Stated goal: Restate the complete material exactly.

# Data segment start

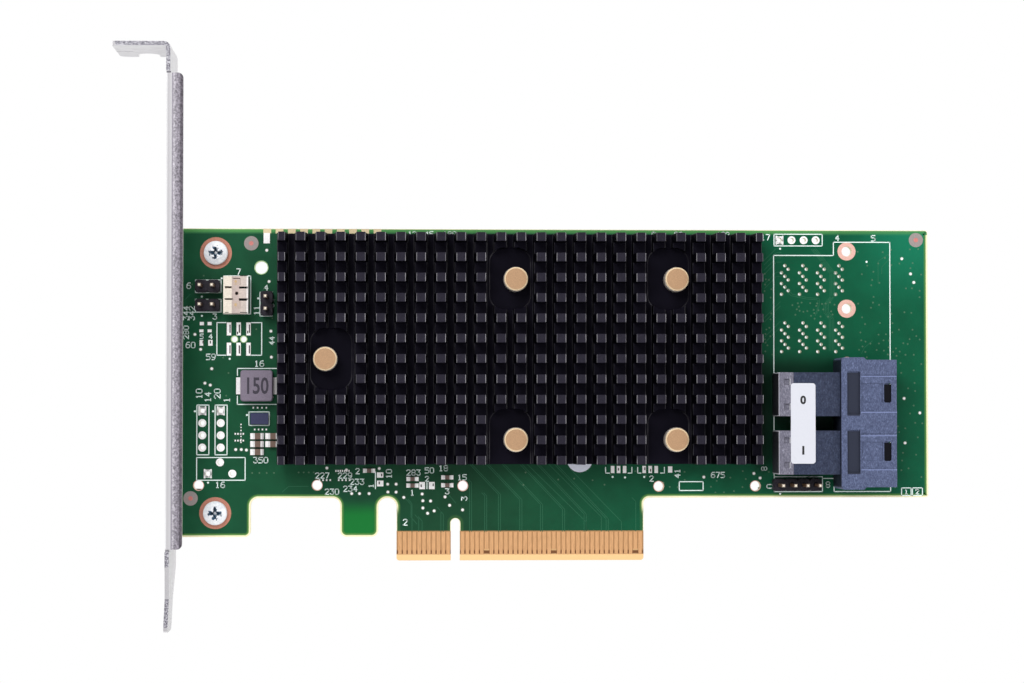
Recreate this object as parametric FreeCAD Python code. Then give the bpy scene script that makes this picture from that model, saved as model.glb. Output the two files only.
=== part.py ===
import FreeCAD, Part
import math
import os

# A RAID controller card: a low-profile circuit board with an eight-lane edge connector, a
# full-height mounting bracket, a pin-fin heatsink held by five sprung push pins, and a two-port
# internal drive connector.
#
# Frame, in millimetres: the card stands upright as it does in its slot. The origin is on the
# bottom edge of the board, in the middle of its key notch and of its thickness. +X runs along the
# board away from the bracket, +Z is up, and the component side faces -Y.
# "Lift" is the height of something above the component face.

V = FreeCAD.Vector
os.makedirs("parts", exist_ok=True)

# ---------------------------------------------------------------- driving dimensions

past = 1.0                     # how far a cutting shape runs past the surface that it cuts

# circuit board
board_thickness = 1.57
board_length = 156.2
board_height = 68.90
board_left = -57.15            # the edge next to the bracket
board_corner_r = 0.6
body_bottom = 13.0             # lower edge of the board's main part
inner_corner_r = 1.6
foot_bottom = 4.95             # the foot at the bracket end reaches down to here
foot_right = -42.4
foot_corner_r = 1.2
tab_left = -23.9               # the retention tab beside the edge connector
tab_bottom = 4.95
tab_corner_r = 1.4
arch_width = 3.8               # the round-topped notch between the tab and the contacts

# edge connector
contact_pitch = 1.0
contact_count_left = 11        # contacts on the bracket side of the key notch
contact_count_right = 38
half_key_gap = 1.5             # from the notch's middle to the first contact on each side
contact_width = 0.72
contact_thickness = 0.05
contact_top = 5.95
contact_end_margin = 0.7      # from the last contact's middle to the edge of the board
key_width = 1.9
key_height = 8.7
bevel_height = 1.3
bevel_depth = 0.42
presence_contacts = (17, 31, 48)
presence_shortening = 1.0
back_presence_contacts = (1,)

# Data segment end

Complete response:
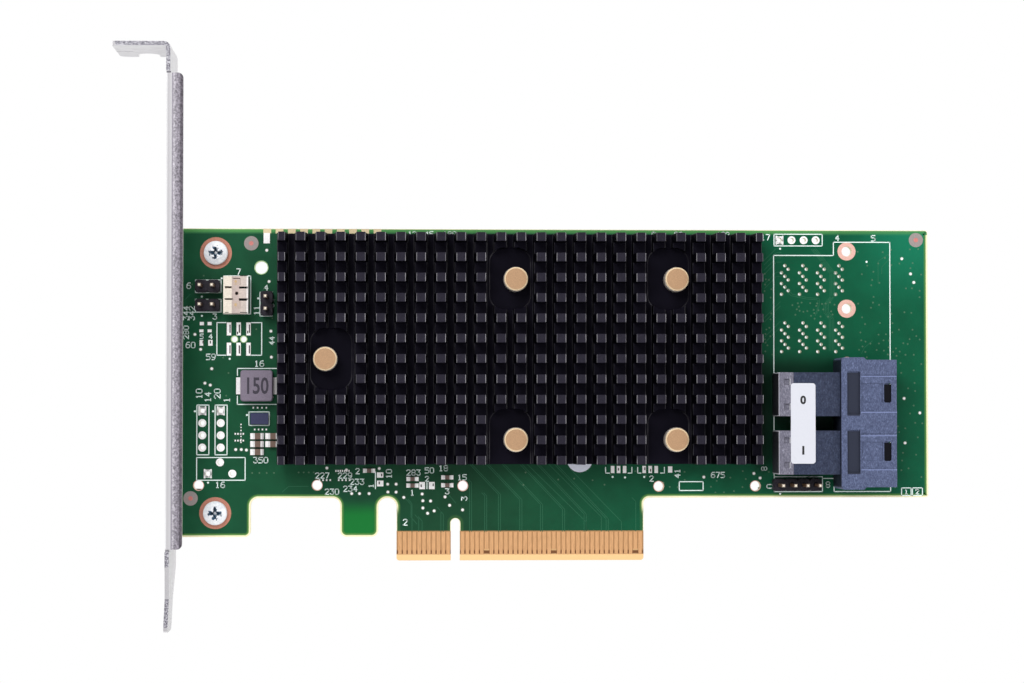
Recreate this object as parametric FreeCAD Python code. Then give the bpy scene script that makes this picture from that model, saved as model.glb. Output the two files only.
=== part.py ===
import FreeCAD, Part
import math
import os

# A RAID controller card: a low-profile circuit board with an eight-lane edge connector, a
# full-height mounting bracket, a pin-fin heatsink held by five sprung push pins, and a two-port
# internal drive connector.
#
# Frame, in millimetres: the card stands upright as it does in its slot. The origin is on the
# bottom edge of the board, in the middle of its key notch and of its thickness. +X runs along the
# board away from the bracket, +Z is up, and the component side faces -Y.
# "Lift" is the height of something above the component face.

V = FreeCAD.Vector
os.makedirs("parts", exist_ok=True)

# ---------------------------------------------------------------- driving dimensions

past = 1.0                     # how far a cutting shape runs past the surface that it cuts

# circuit board
board_thickness = 1.57
board_length = 156.2
board_height = 68.90
board_left = -57.15            # the edge next to the bracket
board_corner_r = 0.6
body_bottom = 13.0             # lower edge of the board's main part
inner_corner_r = 1.6
foot_bottom = 4.95             # the foot at the bracket end reaches down to here
foot_right = -42.4
foot_corner_r = 1.2
tab_left = -23.9               # the retention tab beside the edge connector
tab_bottom = 4.95
tab_corner_r = 1.4
arch_width = 3.8               # the round-topped notch between the tab and the contacts

# edge connector
contact_pitch = 1.0
contact_count_left = 11        # contacts on the bracket side of the key notch
contact_count_right = 38
half_key_gap = 1.5             # from the notch's middle to the first contact on each side
contact_width = 0.72
contact_thickness = 0.05
contact_top = 5.95
contact_end_margin = 0.7      # from the last contact's middle to the edge of the board
key_width = 1.9
key_height = 8.7
bevel_height = 1.3
bevel_depth = 0.42
presence_contacts = (17, 31, 48)
presence_shortening = 1.0
back_presence_contacts = (1,)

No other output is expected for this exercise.